This thesis describes the interaction of intense optical and extreme-ultraviolet laser pulses with atoms and solids. The work was divided into two main parts: The first
part describes studies on laser-produced plasmas done at the National Centre for Plasma Science and Technology in Dublin City University using an intense optical laser system. The second part describes the interaction of intense EUV radiation with atoms, performed at the free-electron laser in Hamburg. When an intense optical laser impinges on a solid metal surface a high density, high temperature plasma is produced. If two such plasmas are produced within close proximity on flat (or wedge-shaped) targets, as they expand into vacuum they will collide. The collision of these two expanding plumes will eventually lead to a region in space where the counter-streaming plumes begin to stagnate. As plasma expansion continues the temperature and density of material at this interface increases significantly, a dense stagnation layer is formed and begins to glow. Plasma diagnostics, more specifically the extraction of plasma electron temperatures
and densities and also plume expansion dynamics have been performed on this stagnation layer and the seed plasmas which feed it. The primary goal in the first part of this work was the study of colliding laser produced plasmas using an EKSPLATM 312p picosecond laser system. We study the evolution of the stagnation layer under different experimental conditions and discuss the suitability of this
system for current and future applications, e.g., pulsed-laser deposition. The second part of this thesis deals specifically with the interaction of an intense extreme-ultraviolet free electron laser with gas jets. The primary goal in this study was the understanding of two-color above-threshold ionization in rare gases.
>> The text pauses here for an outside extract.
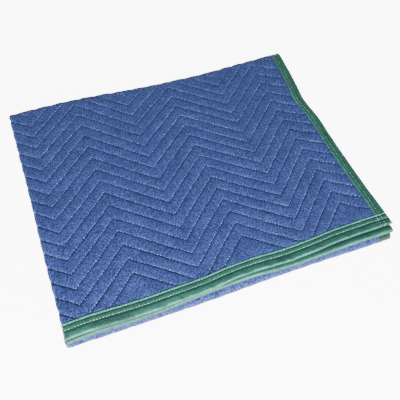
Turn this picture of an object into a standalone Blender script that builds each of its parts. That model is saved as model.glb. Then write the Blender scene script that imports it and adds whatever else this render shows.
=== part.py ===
"""A quilted moving blanket with bound edges, folded into a flat pad of twelve layers.

The cloth and its bindings are drawn flat first. There u runs across the blanket from the bound
side that ends up on top at the right, v runs down it from the bound end that ends up on top at
the front, and w is the height over the cloth's middle, towards the face that shows. Two folds
then lay the flat drawing up: a letter fold to a third of its width, and two half folds to a
quarter of its length. Last, the square pad is skewed as a hand leaves it. Metres, +Z up.
"""

import math
from typing import Callable, Iterable, NamedTuple

import bmesh
import bpy
from mathutils import Matrix, Vector

MM = 0.001

# Cloth and tape
LAYER_PITCH = 3.75 * MM         # one layer's middle to the next one's in the pad
CLOTH = 3.2 * MM                # quilted cloth at the top of its puffs
PRESSED_CLOTH = 1.5 * MM        # the same cloth pressed inside the binding
TAPE_WIDTH = 25.0 * MM          # binding tape on each face of the cloth
TAPE = 0.45 * MM
CLEARANCE = 0.3 * MM            # between the tape and the cloth, and at the tapes' corners
SWELL = 3.0 * MM                # run in which the pressed cloth swells to full thickness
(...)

The
intense extreme-ultraviolet (EUV) radiation from FLASH was combined with an intense synchronized optical laser (800 nm, 4 ps). The photoelectron spectrum revealed one strong photoline attributed to the one-photon direct ionization of helium by FLASH pulses accompanied on either side by smaller sidebands originating from the two-color (FEL and optical laser) above-threshold ionization. These sidebands
show strong variations of their amplitudes as a function of both the intensity of the optical dressing field and the relative orientation of the linear polarization vectors
of the two fields. We exploit this polarization dependence to (i) make the first interference-free study of the dynamics of the two-color above-threshold ionization
process in rare gases, and (ii) to directly probe the branching ratios for continuumcontinuum transitions in helium.